Top billing on this weekend went to the seemingly oblivious gentleman in the photo’s foreground, the bandleader and radio personality Bob Crosby. Crosby, the youngest sibling of crooner Bing Crosby, served as the master of ceremonies of what the Radio City’s proprietors touted as a “Giant State Fair Week Stage- Screen Show!” During the stage portion of the two- hour extravaganza, Crosby and and fellow bandleader Ted Weems handled the music. Penny Edwards, the young starlet shown here nuzzling up to Crosby, danced. The Stooges provided comic relief. The screen offering—almost an afterthought—was Africa Screams, Abbott and Costello’s latest romp.

I wish I could tell you what kind of comic message Larry, Moe, and Shemp are trying to convey here. The scene probably came to be only after the photographer, sent to the Radio City by his bosses at the Minneapolis Star, asked the performers to strike a memorable pose. I like to think the Stooges are feigning homicidal intent because they’ve finally grown weary of playing second fiddle to “Der Bingle’s” little brother.

Stories of Resilience from Disasters Past

Minneapolis’s I-35W bridge collapsed into the Mississippi River on August 1, 2007 (photo via MPR News)

Thirteen years ago, I took my daughter to see the collapsed I-35W bridge.

My eleven-year-old daughter, Grace, wanted to see the fallen bridge. When I asked her why, she told me that the calamity just “didn’t seem real.” The pictures on television and in the newspaper were unfathomable, insufficient. I understood. We drove down to Minneapolis together. I knew exactly where I wanted to take her.

We parked on South Second Street and walked toward the river, skirting the Guthrie, and onto the timber footpath of West River Parkway.
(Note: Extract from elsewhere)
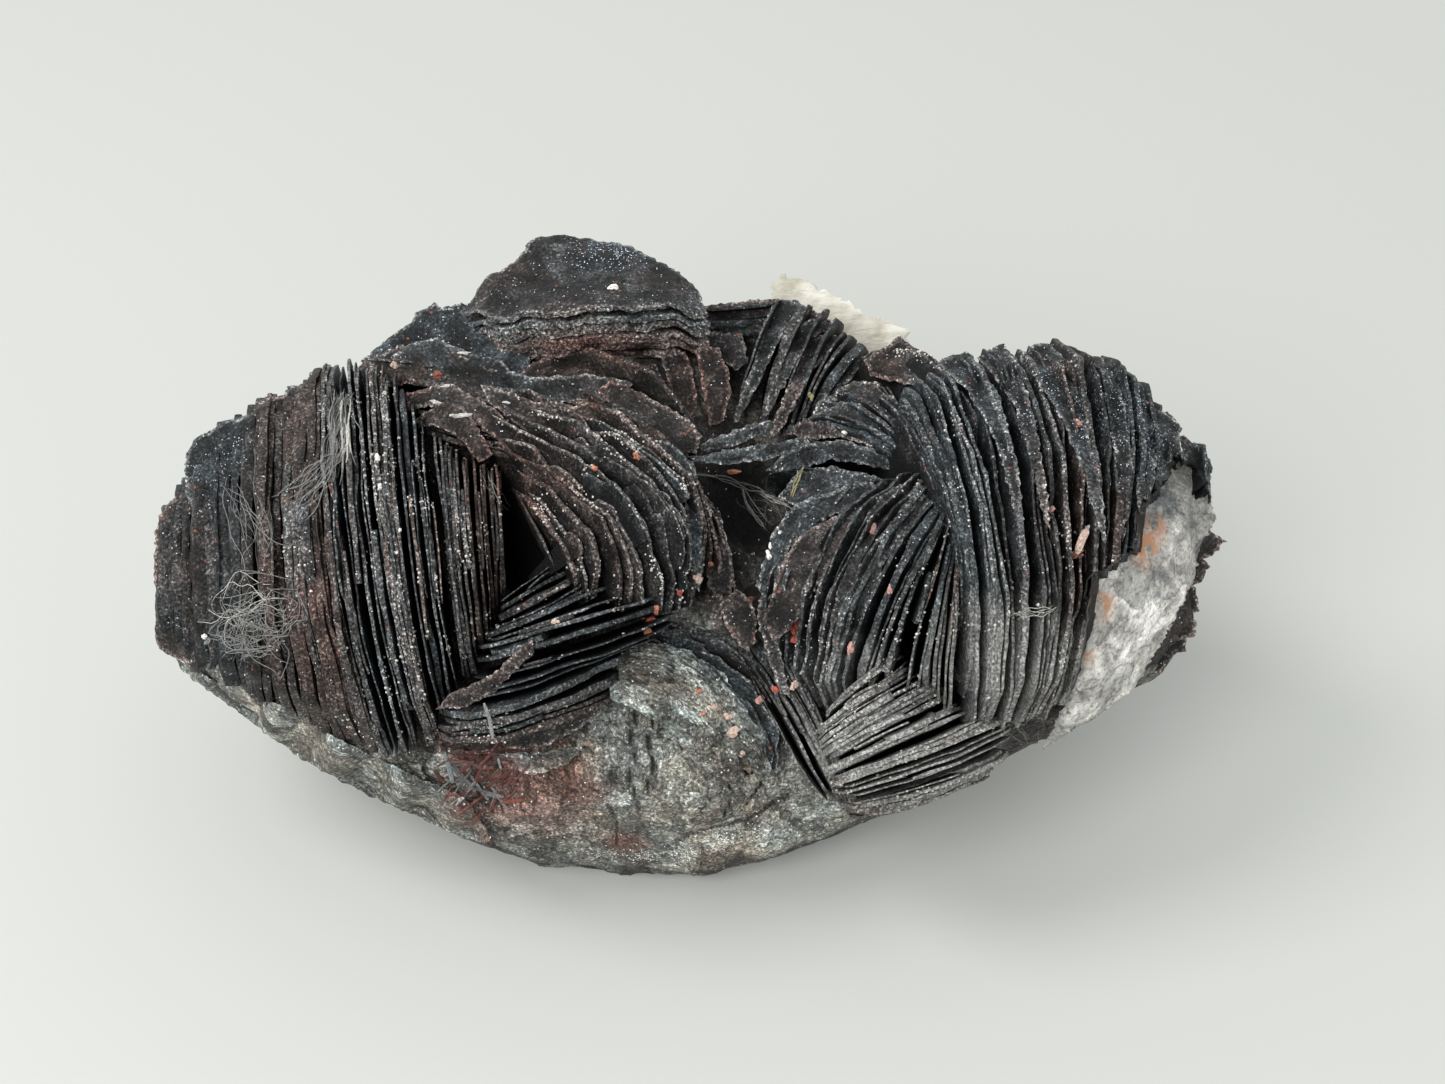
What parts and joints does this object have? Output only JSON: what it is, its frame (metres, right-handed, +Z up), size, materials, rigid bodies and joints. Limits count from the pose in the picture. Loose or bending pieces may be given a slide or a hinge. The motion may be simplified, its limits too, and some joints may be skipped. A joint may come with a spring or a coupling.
{
  "type": "specular hematite specimen",
  "caption": "Cabinet-size cluster of plate-like metallic crystals in two rosettes, with a top block of thick plates and pale matrix at one end.",
  "frame": {"origin": "centre of the bounding box's bottom, at the level of the flat that the specimen rests on", "axes": "+Z up, +X along the specimen's length towards the end with the pale crust, -Y towards the viewer"},
  "size_m": [0.1134, 0.0614, 0.0558],
  "materials": {
    "specular_hematite": "natural crystal faces, dark steel grey with a brown tinge, glinting, edges paler",
    "pale_matrix": "natural broken stone, greyish white to cream with rusty stain"
  },
  "bodies": {
    "root": {"hematite_cluster": "specular_hematite", "matrix_crust": "pale_matrix", "matrix_flake": "pale_matrix"}
  },
  "joints": []
}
A half block down, we veered onto a scrubby patch of grass and came to a stop. In front of us the Stone Arch Bridge swept across the Mississippi. To our right, in the distance, the crumpled, greenish remains of the 35W bridge slouched into the river’s north bank. It was a soggy afternoon. We stood wordless, under umbrellas, looking. After a minute or so, I broke the silence. “Come over here,” I said. “I want to show you something.”
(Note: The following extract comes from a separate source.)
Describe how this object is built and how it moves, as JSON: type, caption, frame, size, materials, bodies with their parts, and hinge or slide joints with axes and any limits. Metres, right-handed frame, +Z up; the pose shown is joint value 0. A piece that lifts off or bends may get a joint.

We walked across the parkway to the arched rear entrance of the Mill City Museum. I pointed to an old marble slab, embedded in the stone wall above our heads. It was engraved with words, some nearly obliterated by time and the elements. It told the story of another disaster—the explosion and fire that destroyed the great flourmill known as Washburn “A” on May 2, 1878. “Not one stone was left upon another,” it explained, “and every person engaged in the mill instantly lost his life.” It ended with a list of the fourteen “A” Mill employees who died that day:

            E.W. Burbank.

            Cyrus W. Ewing.

            E.H. Grundman.

            Henry Hicks.

            Charles Henning.

            Patrick Judd.

            Charles Kimball.

            William Leslie.

            Fred A. Merrill.

            Edward E. Merrill.

            Walter Savage.

            Ole Shie.

            August Smith.

            Clark Wilber.

This was why, among all the places I could have brought my daughter, I brought her to this place. I knew that the fading, marble memorial was here, and I found it comforting. Eighteen people, including the fourteen “A” Mill employees, had died in what was then the worst disaster in Minneapolis’ short history. Several other buildings had been destroyed. The city had lost about a third of its milling capacity. Today, nearly 130 years later, most of the victims’ names can still be remembered and honored within sight of the collapsed 35W bridge. The names are hard to read, but they manage to stave off the troubling tendency to forget.

They also serve as a reminder of the city’s resilience. Within hours of the “A” Mill’s destruction, its owner, Cadwallader C. Washburn, declared that he would rebuild “without delay” and that his new mill would be bigger and better than the old one. Two months later, all the rubble was removed and reconstruction was set to begin. The new “A” Mill opened the following year. “The great explosion, although a terrible catastrophe, in no way disheartened or discouraged the capitalists and business men of the city,” the Minneapolis Tribune reported, “and they have shown an abiding faith in the future greatness of the metropolis and manufacturing center of the Northwest.”

I’m not sure I properly conveyed to Grace the connections I saw between the calamities of 1878 and 2007. She was most taken with the rough coincidence of the numbers: fourteen people killed in the “A” Mill; thirteen killed in the bridge collapse. But at least now she has a better understanding of how the people of Minneapolis—like most people in most places—can rebound from disaster. Perhaps years from now she’ll be able to take a child or grandchild down to this same place by the river and read the names of the people who died when the bridge fell down—along with the fourteen names on that old slab of marble.